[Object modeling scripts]
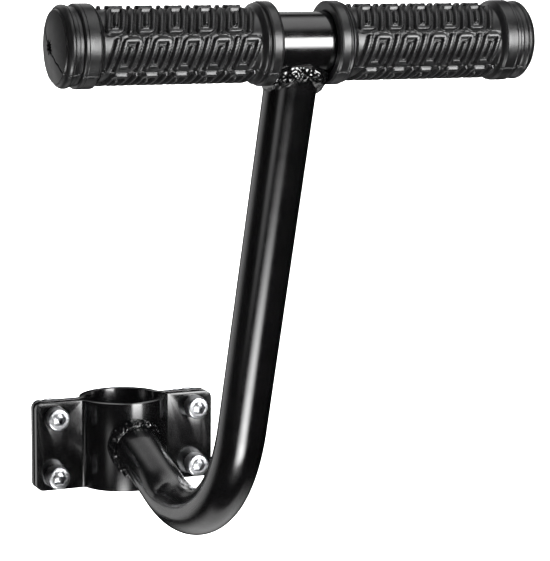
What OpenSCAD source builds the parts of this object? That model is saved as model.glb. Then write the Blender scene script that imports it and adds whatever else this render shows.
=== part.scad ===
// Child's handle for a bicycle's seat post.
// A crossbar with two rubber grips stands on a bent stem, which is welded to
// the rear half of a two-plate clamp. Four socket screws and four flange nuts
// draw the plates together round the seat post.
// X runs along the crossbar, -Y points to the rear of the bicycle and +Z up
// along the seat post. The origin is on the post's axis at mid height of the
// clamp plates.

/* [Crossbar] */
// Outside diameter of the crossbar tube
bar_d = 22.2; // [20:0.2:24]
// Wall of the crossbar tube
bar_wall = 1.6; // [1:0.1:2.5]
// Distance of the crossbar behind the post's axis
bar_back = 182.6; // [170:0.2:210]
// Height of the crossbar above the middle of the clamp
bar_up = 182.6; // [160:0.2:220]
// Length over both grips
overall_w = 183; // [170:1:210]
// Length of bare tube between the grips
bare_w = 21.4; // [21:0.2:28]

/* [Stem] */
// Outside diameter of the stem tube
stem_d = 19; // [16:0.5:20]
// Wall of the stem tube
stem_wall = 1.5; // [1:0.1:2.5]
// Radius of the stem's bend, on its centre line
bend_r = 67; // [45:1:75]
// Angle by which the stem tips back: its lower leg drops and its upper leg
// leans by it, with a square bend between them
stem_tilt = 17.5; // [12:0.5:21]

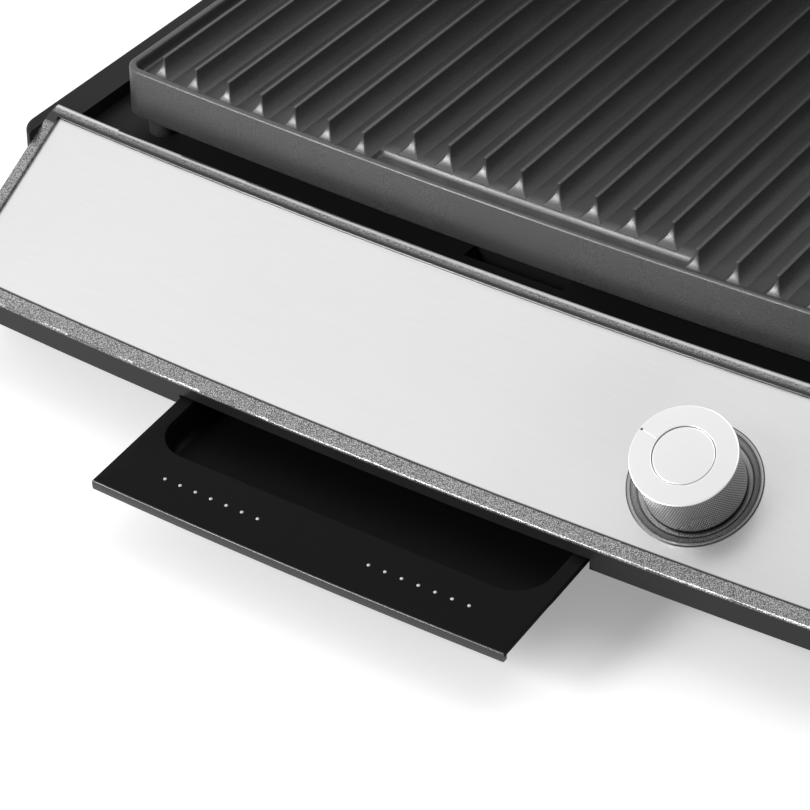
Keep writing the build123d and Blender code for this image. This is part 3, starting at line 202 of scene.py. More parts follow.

* [YOUR GOAL] Check each line of these records for the string "scene" and state only how many lines have it.

* [FINAL RESULT] 2